Hunk Unc: I’ve fallen for my neighbour who’s also my good friend and I’m not allowed to be how do I get over it
- Hunk Unc

- 2 hours ago
- 3 min read
Hunk Unc: Last year I told my friend I had feelings for them and they told me they didn't feel that way about me, I believed I had moved on and recently realised I still have those feelings and hate myself for it, I'm not sure what I should do.
Students, today your Unc is pairing up two emotionally shipwrecked souls with the same issue in different fonts.
One of you confessed feelings, got rejected, thought you’d moved on, and then your heart did the deeply rude thing of circling back for a second lap. The other has fallen for a neighbour who is also a good friend and, for whatever reason, is off-limits.
So today we’re talking about unrequited love.
But here’s the thing: you do not need to hate yourself for having feelings.
Feelings are not crimes. They’re not assignments you failed. They’re not evidence that you’re weak or pathetic. They’re just feelings. Annoying, inconvenient, badly timed feelings.
The trick is not to avoid them. To get over someone, you usually have to go through it, not around it. Let yourself be sad. Let yourself be embarrassed. Let yourself have the occasional pathetic little moment. Then get up, drink some water, and do not text them hoping for things to change.
Unrequited love is painful because it leaves a gap. There’s you, there’s them, and then there’s this imaginary relationship in your head that never actually got stress-tested in the real world.
You know the charming version of them. The good friend version. The neighbour-over-the-fence version. The person who smiles nicely, says the right thing, and makes your brain go, “Ah yes, this is my soulmate, obviously.”
But you don’t know the full box. You’re only seeing a few sides.
Maybe they’re lovely to you but terrible at communicating. Maybe they’re cute across the fence but have breath that could curl wallpaper. Maybe they seem perfect because you’ve never had to argue with them about dishes, money, jealousy, family, or why they think putting wet towels on the bed is acceptable.

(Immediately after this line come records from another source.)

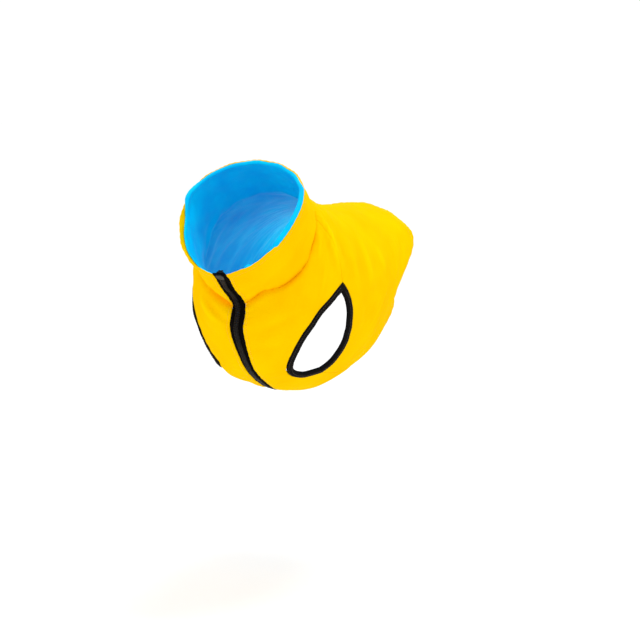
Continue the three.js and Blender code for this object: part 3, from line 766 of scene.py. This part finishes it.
sewing = {
    "seamDrop": 0.3, "seamReach": 3.0, "hemDrop": 1.25, "hemReach": 3.0,
    "topDrop": 1.0, "topReach": 3.5, "zipDrop": 1.2, "zipReach": 3.0,
    "deepestDrop": 1.3,  # where two edges meet
    "hemStitch": 11, "zipStitch": 3.2, "rimStitch": 5,  # from the edge to the row of stitches
    "grooveDepth": 0.35, "grooveWidth": 1.2, "hemGrooveWidth": 1.4,
    "pucker": 0.22, "puckerLength": 8.5,
    "stitchPitch": 3.1, "stitchLength": 2.5, "threadRadius": 0.3, "threadFlatness": 0.8,
    "threadLift": 0.05,
}
stitchPaths = {}  # for each piece, the lines of (points, normals) that it is stitched along


def stitchAlong(name, line, normals, first=0, last=None):
    # keeps part of a line, and the cloth's normals along it, for makeStitches
    stitchPaths.setdefault(name, []).append((line[first:last], normals[first:last]))


def pathAtDistance(points, normals, distance, place):
    # the line across all rows that lies `place` mm in from where each row's distance is 0
    last = distance.shape[1] - 2
    k = np.clip((distance < place).sum(axis=1) - 1, 0, last)
    row = np.arange(len(k))
    share = ((place - distance[row, k]) / (distance[row, k + 1] - distance[row, k]))[:, None]
    line = points[row, k] * (1 - share) + points[row, k + 1] * share
    return line, unit(normals[row, k] * (1 - share) + normals[row, k + 1] * share)


def makeStitches(name, material):
    # a short rod every stitchPitch along each of the piece's paths, lying half in the cloth
    rods = []
    for line, normals in stitchPaths[name]:
        lengths = lengthsAlong(line)
        even = np.arange(sewing["stitchPitch"], lengths[-1] - 1, sewing["stitchPitch"])
        spot, ahead, normal = (
            np.stack([np.interp(at, lengths, values[:, k]) for k in range(3)], -1)
            for at, values in ((even, line), (even + 0.8, line), (even, normals)))
        along = unit(ahead - spot)
        out = squareTo(along, normal)
        rods.append((spot + out * sewing["threadLift"], along, out))
    centres, ways, outs = (np.concatenate(part) for part in zip(*rods))
    return capsules(name + "Stitches", centres, ways, outs, sewing["stitchLength"],
                    sewing["threadRadius"], material, sewing["threadFlatness"])


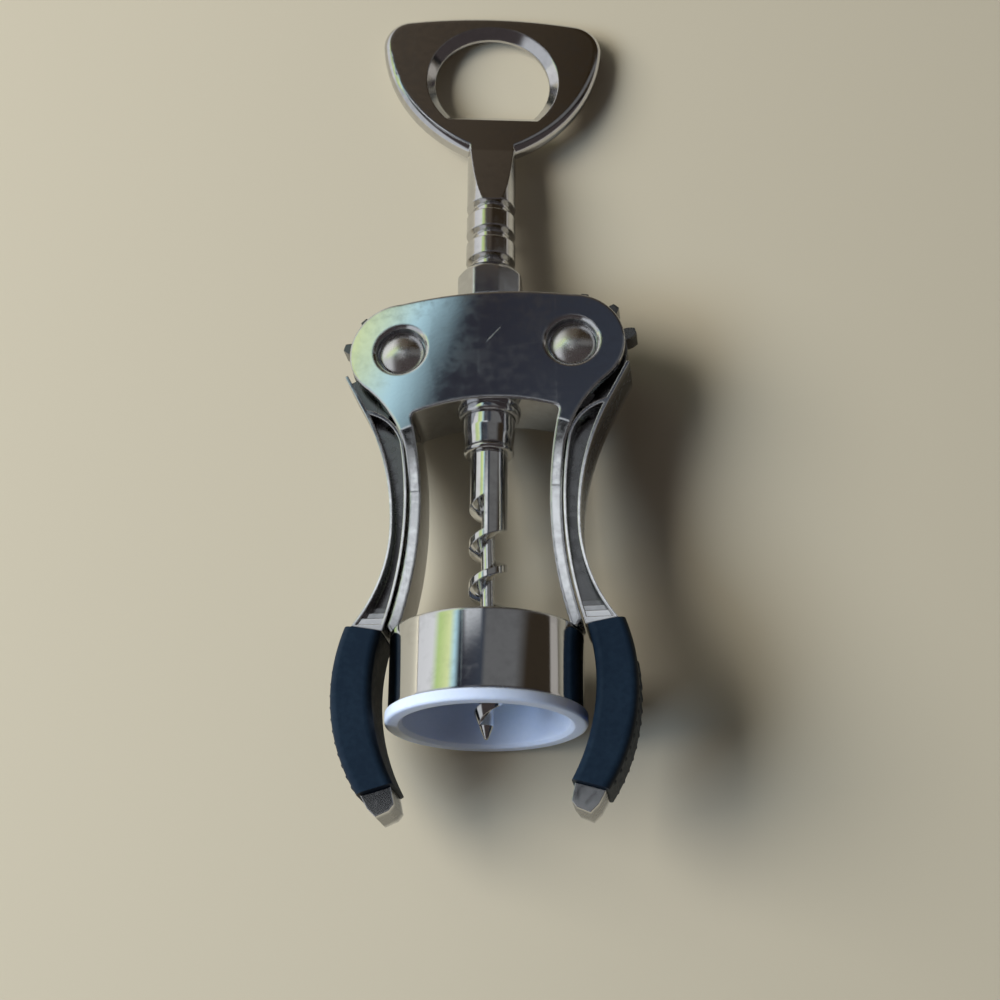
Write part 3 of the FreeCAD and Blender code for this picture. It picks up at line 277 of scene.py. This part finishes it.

So part one is this: stop treating the fantasy version of them like it’s the truth. You don’t actually know what being with them would be like. You know the idea of it. And the idea is what hurts the most.
Part two is even more annoying, but more useful: you already have your answer.
One of you was rejected. The other can’t be with them. That is closure.
Their answer, or the situation, has drawn the line for you. Your job now is to stop trying to negotiate with the line.
That means creating a bit of distance where you can. Mute the stories if you need to. Stop engineering little run-ins. Don’t keep checking for signs. Don’t look for breadcrumbs in every friendly message. You are trying to heal, not gather evidence for a case that has already been dismissed.
And please, for the love of all emotionally fragile students, do not beat yourself up because the feelings came back. Sometimes moving on is not a clean exit. Sometimes it’s two steps forward, one step back, and one weird dream that ruins your whole morning.
Feel the feelings. Accept the answer. Give the fantasy less oxygen. Put your attention back into your own life until, eventually, they stop being an unrequited crush, and just become something you look back on occasionally and go “I’m glad I moved on from that.”